Dave Miller: Finally, Paula Wilson, I’m curious. You mentioned that the Beauregard Equestrian Confederate statue that was the focus of your living monument work, that the base for it was removed after the statue was removed. What do you wish had happened there? If you had been the curator of that space, what’s your dream for what it could have become?

Paula Wilson: I do think again that these pedestals are beautiful opportunities for the kind of dialogue we’re talking about. So if it were me, I would want to see changing exhibitions or performances enacted upon those bases. Because then when you drive by or you see that site, it’s not just an erasure of all that happened. You’re saying look, this is messy and we’re gonna stick with that.

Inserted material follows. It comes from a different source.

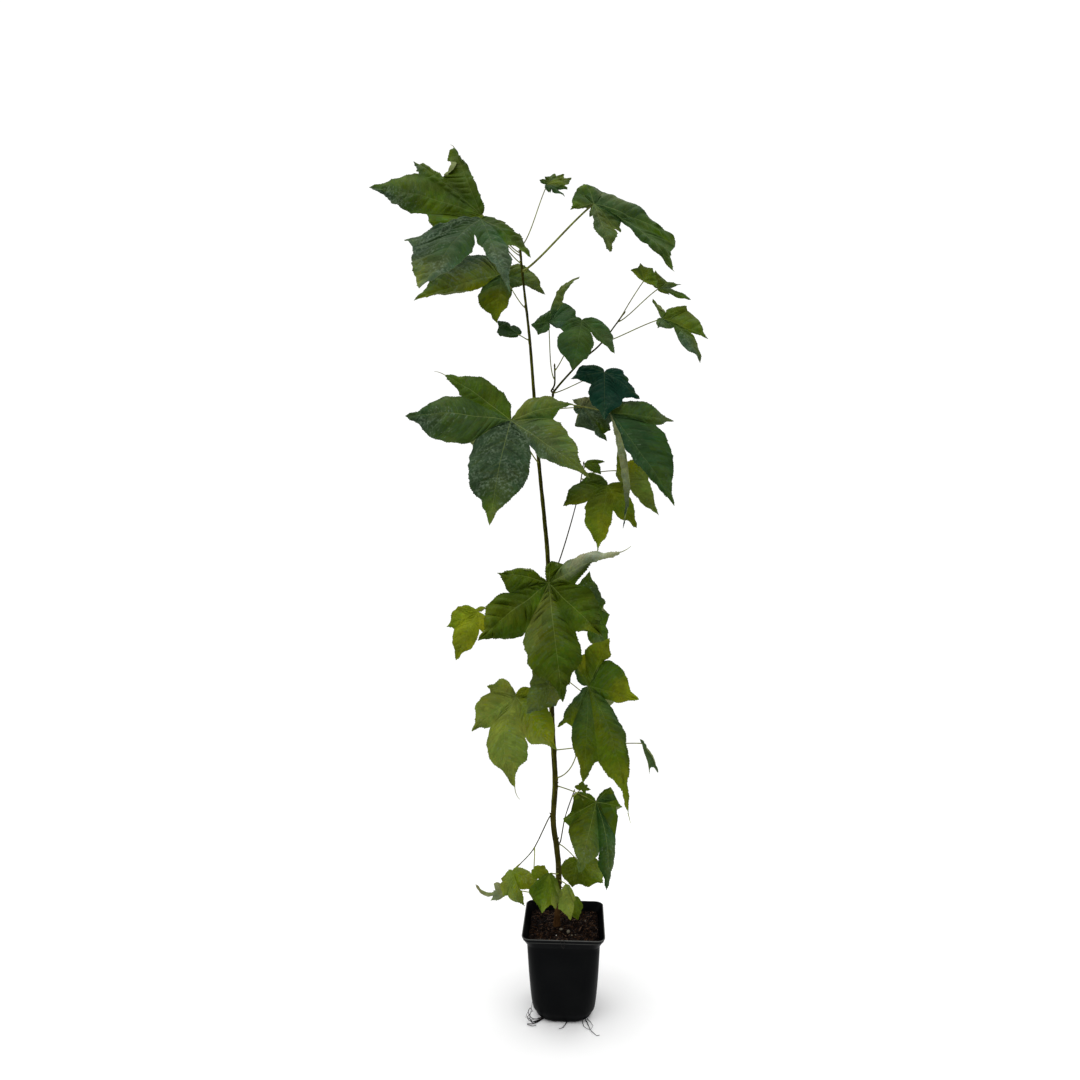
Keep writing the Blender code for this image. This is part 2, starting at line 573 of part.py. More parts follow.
def make_soil():
    shrink = POT_WALL + GAP
    low, high = POT_FLOOR + GAP, NECK_HEIGHT - GAP
    edge = SOIL_LEVEL - SOIL_DISH
    lip = (edge - NECK_HEIGHT) / (POT_HEIGHT - LIP_DEPTH - NECK_HEIGHT)
    top_half = NECK_HALF + (RIM_HALF - LIP_LEAN - NECK_HALF) * lip - LIP_WALL - GAP * 2
    outlines = [rounded_square(wall_half(low, shrink + 1.0), corner_radius(low, shrink), low),
                rounded_square(wall_half(HEEL, shrink), corner_radius(HEEL, shrink), HEEL + GAP),
                rounded_square(wall_half(WALL_RING, shrink), corner_radius(WALL_RING, shrink), WALL_RING),
                rounded_square(NECK_HALF - shrink, corner_radius(high, shrink), high),
                rounded_square(top_half, corner_radius(edge, shrink), edge)]
    for size in SOIL_RINGS:
        outline = rounded_square(top_half * size, corner_radius(SOIL_LEVEL, shrink) * size, SOIL_LEVEL)
        for k, point in enumerate(outline):
            point.z += SOIL_UNEVEN * (math.sin(k * 2.4 + size * 17) - 0.9)
        outlines.append(outline)
    outlines.append(rounded_square(top_half * 0.2, 2.0, SOIL_LEVEL))
    for point in outlines[-1]:
        point.x += STEM_ROUTE[0][0]
    bm = bmesh.new()
    rings = loft(bm, outlines)
    bm.faces.new(rings[0][::-1])
    bm.faces.new(rings[-1])
    add_object("soil", bm, "soil")


def main():
    clear_scene()
    make_pot()
    make_soil()
    limbs = {"stem": make_stem()}
    for name, (parent, height, points, thick, thin) in TWIGS.items():
        limbs[name] = make_twig(name, limbs[parent], height, points, thick, thin)
    for name, row in LEAVES.items():
        make_leaf(name, Leaf(*row), limbs)


main()
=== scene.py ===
"""Potted sweetgum sapling: bark, buds, toothed and veined leaves, peat and pot, built round a fixed frame.

Tables and shapes are in millimetres, objects in metres; +Z is up and the viewer stands at -Y.
Every piece rides on the body of the frame and hides the frame's plain solids that it is built in place of.
"""
import math
import random
from collections import namedtuple

import bmesh
import bpy
from bpy.props import FloatProperty, FloatVectorProperty, IntProperty, PointerProperty
from mathutils import Matrix, Vector, noise


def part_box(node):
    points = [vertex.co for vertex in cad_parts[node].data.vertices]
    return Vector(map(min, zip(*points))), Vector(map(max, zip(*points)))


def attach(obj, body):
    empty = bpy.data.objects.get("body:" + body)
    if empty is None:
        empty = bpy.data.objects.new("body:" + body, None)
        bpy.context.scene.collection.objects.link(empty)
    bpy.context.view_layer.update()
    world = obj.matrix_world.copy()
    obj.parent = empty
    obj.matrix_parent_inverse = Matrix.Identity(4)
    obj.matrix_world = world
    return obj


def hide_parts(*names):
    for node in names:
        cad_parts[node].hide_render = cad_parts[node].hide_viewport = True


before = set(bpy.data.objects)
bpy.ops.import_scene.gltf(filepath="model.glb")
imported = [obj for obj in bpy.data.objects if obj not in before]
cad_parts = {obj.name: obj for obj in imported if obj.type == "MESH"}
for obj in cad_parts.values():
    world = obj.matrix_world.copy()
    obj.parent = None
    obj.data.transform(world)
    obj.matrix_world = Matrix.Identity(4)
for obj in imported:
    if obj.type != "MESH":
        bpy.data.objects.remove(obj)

bl_info = {
    "name": "Potted sweetgum sapling",
    "version": (1, 0, 0),
    "blender": (4, 5, 0),
    "location": "3D View > Sidebar > Sapling",
    "description": "Leaves, bark, buds, peat and pot of a young sweetgum",
    "category": "Object",
}

MM = 0.001
UP = Vector((0.0, 0.0, 1.0))
FULL_TURN = 6.28                # radians, for turns by chance
BODY = "root"
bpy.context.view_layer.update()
SOIL_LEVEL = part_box("stem")[0].z / MM
POT_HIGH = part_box("pot")[1]
POT_HEIGHT = POT_HIGH.z / MM
RIM_HALF = POT_HIGH.x / MM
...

Dave Miller: Paula Wilson, David Harrelson and Jess Perlitz, thanks so much for joining us today. I really appreciate it.

Paula Wilson: Thank you so much.

Jess Perlitz: Thank you.

David Harrelson: Thank you.

Dave Miller: Paula Wilson is a visual artist based in Carrizozo, New Mexico. David Harrelson is a cultural resources department manager for the Confederated Tribes of Grand Ronde and Jess Perlitz is an associate professor of sculpture at Lewis and Clark, co-leader of the Converge 45 Portland’s Monuments and Memorials project.